In between that, he had his first self-driven drink from a sippy cup and his first taste of a Ritz cracker. I had him in his high chair, and he was watching very intently while my 4-year-old DD and I were eating crackers, so I put one on his tray, made a fist, and PLUNKED it into smithereens... as much for the amusement of my daughter as for his own cracker-related safety. He spent a good 45 minutes chasing little cracker crumbs around his tray, and when he'd catch one he would either eat it or shove it up his nose (saving them for later?). I also put a little water in a sippy cup, and after batting that around the tray for a while he figured out which end had the spout and how to tip it up, pretty cute. Shocked him every time he got water - he'd stop and flail for a few seconds, but then try again, and would be shocked and flail-ful again the next time he got some. Goofy boy.
So, that was the fun part of my day. The not-fun part started after bedtime. During the week, my husband works from 7-3 some days, and from 7-8pm on other days, so while I'm at home I stay up later with Jacob (he now goes down around 9-10 but he was staying up till midnight). Fridays and Saturdays, I go to bed early. I headed in around 10, and was just crawling into bed all shivery and excited about my down comforter sinec it was -10 overnight, when I heard an odd sound. Sort of a whimper, high-pitched, coming from across the hall. "Was that one of the kids?" I asked my cat. She didn't know. Then, again, "Mmph," from across the hall.
I got up, went into my daughter's room, just in time to witness the erupting. She threw up all over her bed, all over herself, all over her room... it was truly, truly, truly horrifying and disgusting and awful. I yell for my husband and kind of stand there helpless for a few seconds.
Let me interrupt myself to say that I do not handle vomit well. I mean, no one LIKES it, but I really get all twitchy and nauseous and skeeved out by it. My husband is not as squeamish, so we have an agreement that I deal with the blood in our house (which doesn't bother me) and he deals with the vomit. A sort of bodily-fluid battle plan, if you will.
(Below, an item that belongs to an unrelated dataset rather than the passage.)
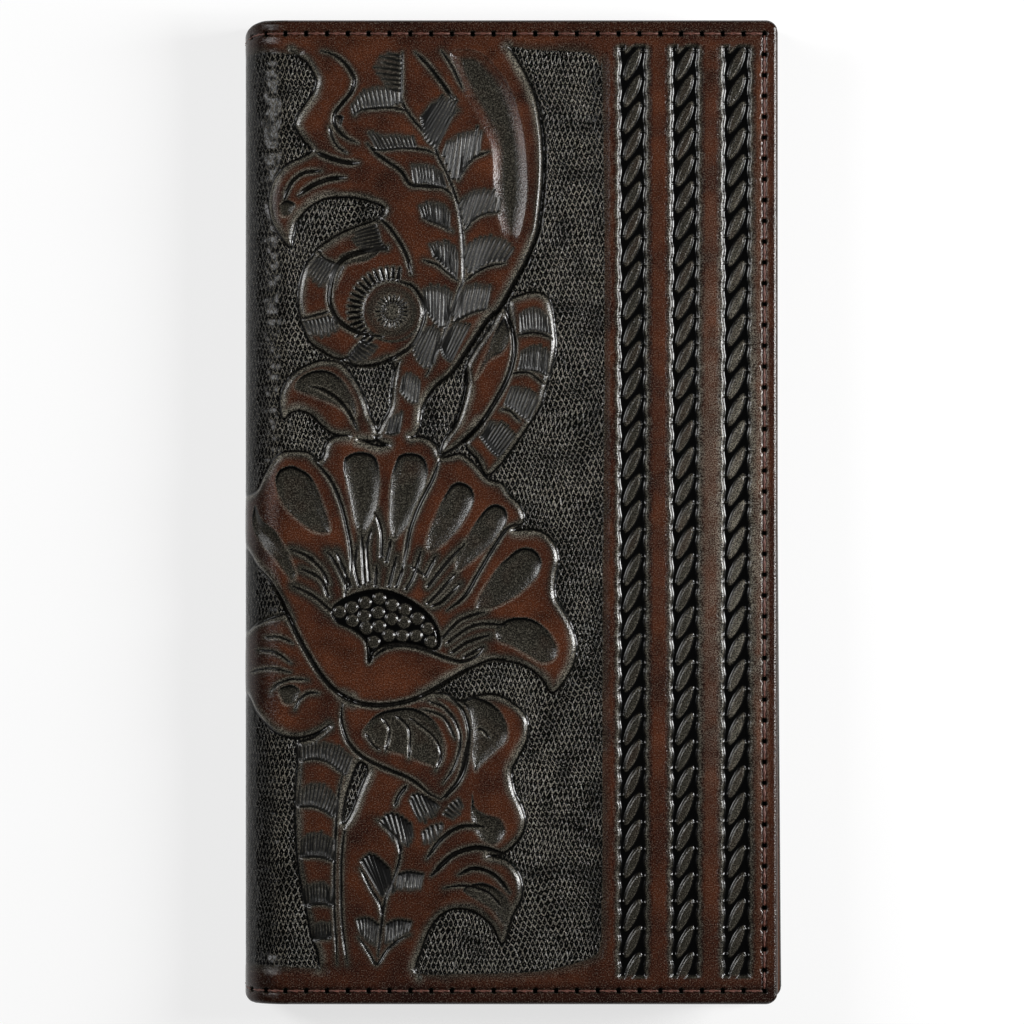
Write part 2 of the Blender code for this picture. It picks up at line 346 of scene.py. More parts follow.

But last night, the sheer scope of this incident was way too much for one person to handle. So I left Willem to wade in and clean out the bedroom while I escorted Emily to the bathroom. We get in there, and the first thing I do is aim her at the toilet and say, "If you need to be sick again, try to get it in the toilet, okay?" She immediately turned around and threw up all over the bathroom, in a clear and hugely unattractive arc.
Fabulous.
So I just turned on the shower and started throwing things in there - bath mat, towels, my sweats, my socks, the foot stool, etc. Then I started to get her undressed, which is no small feat because her collarbone is still broken (backstory: she fell out of bed 2 weeks ago, twin-bed and carpeted floor, landed just wrong and snapped her collarbone in half - she's not in much pain anymore but still in a sling), so we need to carefully but at arm's length try to ease her out of her well-soaked jammies and suddenly-nasty sling.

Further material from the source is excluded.